Fifty-three RCTs investigating the effects of functional ingredients in OA met the inclusion criteria for this systematic review. The functional ingredients tested in these RCTs were lipids (ASUs, n-3 PUFAs, lipid extracts from New Zealand green-lipped mussel, and cetyl myristoleate), vitamins and minerals (vitamins C, E, B3, and B12, boron, a cocktail of vitamins and selenium, and a cocktail of minerals), plant extracts (bromelain, R. canina, H. procumbens, U. tomentosa and U. guianensis, Salix sp., ginger, turmerics, tipi tea, soy proteins, and B. serrata), a cocktail of plant extracts (SKI306X, Gitadyl, Duhua Jushing Wan, and Articulin-F), and a few other types of ingredients (methylsulfonlymethane, hyperimmune milk, and collagen hydrolysate). Eighteen of these functional ingredients had their efficacy supported by at least one RCT (Table ).
To summarise the strength of scientific evidence behind a functional ingredient, we used a mathematically based best-evidence synthesis. This best-evidence synthesis allowed us to categorise the functional ingredients as having a limited, moderate, or good record of efficacy. According to this best-evidence synthesis (Table ), good evidence exists for ASUs. Moderate evidence exists for methylsulfonylmethane and SKI306X, a cocktail of plant extracts. Limited evidence exists for the Chinese cocktail of plant extracts Duhuo Jisheng Wan, for cetyl myristoleate, for lipids from green-lipped mussels, and for plant extracts from H. procumbens. Limited evidence also exists for vitamins B3 and C and bromelain, but the small effects obtained, the high doses used, or the experimental design employed questions the clinical relevance and/or safety of these functional ingredients. The other interventions lacked scientific evidence either because of their rather poor design or because of contradicting available evidence. Among these interventions that lacked evidence of efficacy, vit E is unique: it is the only nutritional intervention whose lack of symptom-modifying and structure-modifying effects in knee OA is reported in high-quality RCTs. Despite the fact that our best-evidence synthesis considers each functional ingredient as a single entity, the evidence of efficacy and the safety record of plant extracts should be considered to be product-specific given that the composition of an extract from a same plant can vary widely between manufacturers.
All 18 functional ingredients evaluated in Table were tested under a nutraceutical/dietary supplement form in the RCTs, except for hyperimmune milk incorporated in a functional drink. Depending on the regulatory laws of each country, these functional ingredients are sold as drugs, nutraceuticals (dietary supplements), or functional foods in association with health claims of variable strength.
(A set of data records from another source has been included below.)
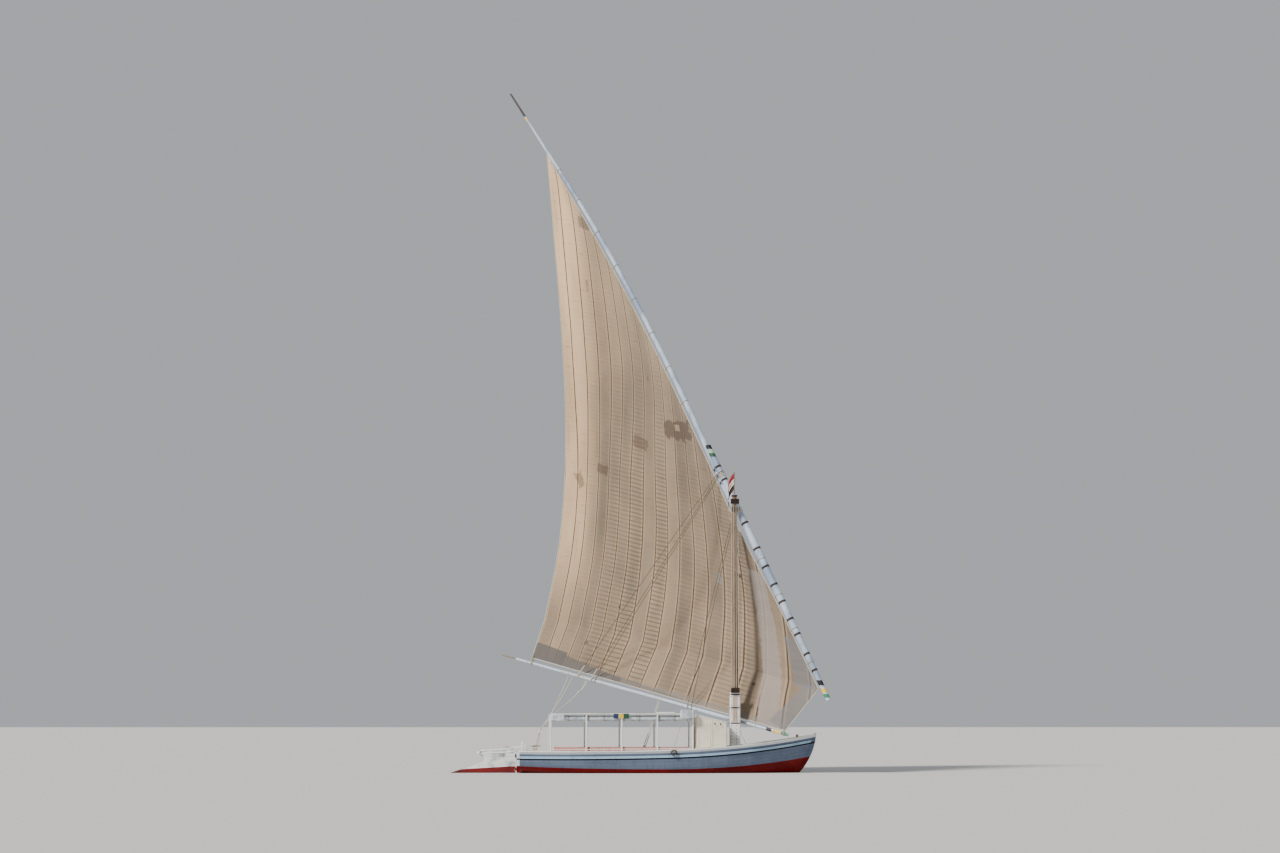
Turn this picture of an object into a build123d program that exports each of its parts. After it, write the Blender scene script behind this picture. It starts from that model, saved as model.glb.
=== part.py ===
"""River felucca with one lateen sail, modelled as an assembly.

Millimetres. X runs forward to the bow, Y to port, Z up. The origin is on the waterline, amidships on the
centreline. The rig is drawn in its own upright plane (x forward along the boom, y to port, z up) and turned
about the mast by the angle at which the boom lies in the photograph.
"""

import math
import os

from build123d import *

os.makedirs("parts", exist_ok=True)

FIT = 0.3  # clearance between pieces that seat on curved planking

# Hull planking, sheer line and backbone
PLANK = 40
TRANSOM = 60
STERN_X = -5630
SHEER = [(-5800, 805), (-2900, 800), (0, 845), (5850, 1460)]
HULL_REACH = 6500  # half length of the blocks that trim the hull
HULL_SPAN = 2400  # half width of the blocks that trim the hull
CAP_THICK = 45
CAP_OUT = 40
CAP_IN = 70
STRAKE_OUT = 32
STRAKE_TOP = 165
STRAKE_TALL = 85
KEEL_HALF = 60
KEEL_Z = -640
STERNPOST_DEEP = 106
STERNPOST_TOP = 790

# Sections of the hull, stern to bow. Each lies in a plane through Y that leans from its foot to its head:
# foot x and z, head x and z, half widths at the keel, bilge and head, the bilge's height above the foot,
# and how far the bilge's bend runs along both sides of its corner.
STATIONS = [
    (STERN_X, -150, STERN_X, 925, 60, 1030, 1190, 330, 330),
    (-3700, -350, -3700, 915, 60, 1420, 1560, 330, 400),
    (-1300, -450, -1300, 935, 60, 1570, 1690, 330, 440),
    (1200, -450, 1200, 1010, 60, 1510, 1650, 340, 440),
    (3100, -430, 3230, 1180, 60, 1100, 1360, 430, 390),
    (4350, -330, 4680, 1350, 55, 560, 830, 570, 300),
    (4760, -230, 5250, 1450, 50, 270, 440, 700, 240),
    (5030, -110, 5735, 1560, 36, 62, 118, 800, 200),
]
STATION_STEPS = [2, 3, 2, 2, 2, 1, 1]  # sections faired in between each two rows of the table

# Inside of the hull
SOLE_Z = 100
SOLE_THICK = 30
SOLE_AFT = -4720
FRAME_DEEP = 45
FRAME_WIDE = 50
FRAME_X0 = -4500
FRAME_PITCH = 750
FRAME_COUNT = 9
FOREDECK_X = 2300
FOREDECK_DROP = 60
DECK_THICK = 30
SIDE_DECK_DROP = 30
SIDE_DECK_IN = 1270
SIDE_DECK_AFT = -4700
STERN_DECK_Z = 600
STERN_DECK_X = -4750
BULKHEAD = 25
BENCH_IN = 860
BENCH_Z = 480
BENCH_PANEL = 25
BENCH_AFT = -4650
BENCH_FORE = 950
CUSHION_THICK = 90
CUSHION_IN = 880
CUSHION_OUT = 1240
CUSHION_AFT = -4300
CUSHION_COUNT = 4
CUSHION_GAP = 20
BACK_THICK = 80
BACK_TALL = 420

# Canopy: steel posts and rails, a flat roof, rolled side curtains
POST_X0 = -4450
POST_PITCH = 1352
POST_COUNT = 5
POST_Y = 1305
POST_R = 30
RAIL_R = 24
CROSS_R = 19
ROOF_TOP = 2285
ROOF_THICK = 28
ROOF_OVER = 45
ROLL_R = 112
ROLL_DROP = 10
PANEL_SIZE = (580, 18, 180)
PANEL_X = -1780
BUNDLES = [(-4200, 540, 190, 285, 2111), (745, 570, 190, 350, 2240)]  # middle x, long, wide, tall, middle z
GUARD_R = 15
GUARD_BAR_R = 9
GUARD_AFT_Z = 885
GUARD_FORE_Z = 935
GUARD_STEPS = 4

# Cuddy between the canopy and the mast
CUDDY_AFT = 1120
CUDDY_FORE = 2250
CUDDY_HALF = 1250
CUDDY_WALL = 22
CUDDY_AFT_Z = 2205
CUDDY_FORE_Z = 1925
CUDDY_ROOF = 24
CUDDY_EAVE = 25
CUDDY_DOOR = 640
CUDDY_SILL = 260

# Mast and tabernacle
MAST_X = 2660
MAST_FOOT = -240
MAST_TOP = 10700
MAST_R = 130
MAST_TOP_R = 92
STEP_SIZE = (520, 360)
STEP_DEEP = 160
CHEEK_WIDE = 400
CHEEK_THICK = 52
CHEEK_TOP = 3080
CHEEK_CHAMFER = 28
STRAP_Z = [1900, 2490, 3000]
STRAP_TALL = 46
STRAP_THICK = 9
BRACE_R = 28
BRACE_TOP = 1600
BRACE_REACH = 560
BRACE_Y = 235
STAFF_R = 16
STAFF_TALL = 900
FLAG_THICK = 50
TACKLE_X = [-125, -40, 45, 125]
TACKLE_Y = -235
TACKLE_R = 11
TACKLE_FOOT = 3250
TACKLE_HEAD = 10350
BLOCK_SIZE = (330, 90, 190)

# Stern: rail, rudder and its fittings
HINGE_X = -5762
STERN_RAIL_R = 23
STERN_RAIL_Y = 980
STERN_RAIL_Z = 1190
STERN_RAIL_FORE = -4990
RUDDER_THICK = 84
RUDDER_FACE = 24
RUDDER_HEAD = 945
RUDDER_FOOT = -1230
GUDGEON_Z = [-400, 120, 620]
GUDGEON_TALL = 70
GUDGEON_R = 34
PIN_R = 14
PIN_PLAY = 0.5
PINTLE_TALL = 60
TILLER_LONG = 1080
TILLER_RISE = 70
TILLER_WIDE = 70
KNOB_R = 68

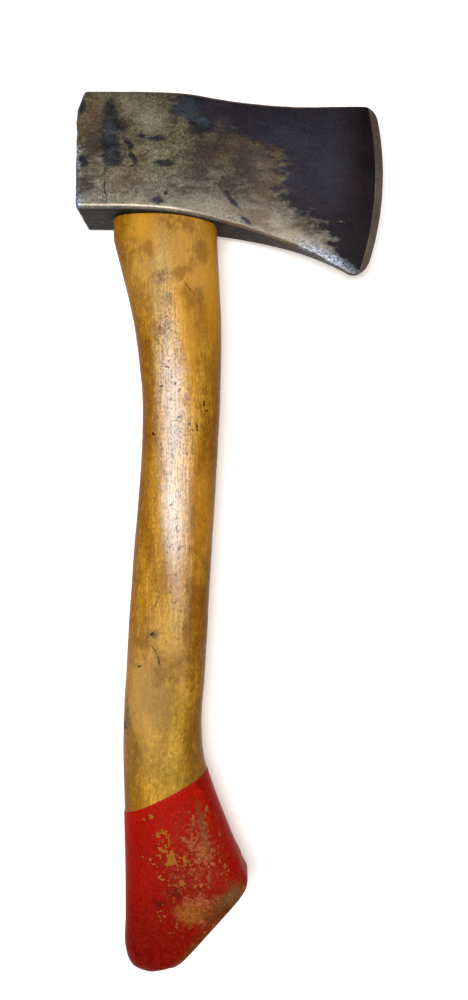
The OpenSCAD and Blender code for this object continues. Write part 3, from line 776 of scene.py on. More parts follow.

Although most ingredients are sold mostly as nutraceuticals today, some such as SKI306X and ASUs require a prescription and are sold as drugs, at least in some countries (Korea for SKI306X and several European countries for ASU). Similarly, the vitamins and some of the lipids reviewed here are sold mostly as nutraceuticals but can also be incorporated in functional foods (up to a country-specific defined maximal dose) because they have GRAS (generally recognised as safe) status. Regarding collagen hydrolysate specifically, its GRAS status and its advertised therapeutic dose (10 g) make it more practical to be used in a functional food than in a nutraceutical. Ideally, the efficacy of a functional food should be directly evaluated in an RCT (by providing to the enrolled patients the final commercial product) because the incorporation of a functional ingredient into a complex food matrix could potentially modify its efficacy, either by increasing or on the contrary by decreasing its bioavailability.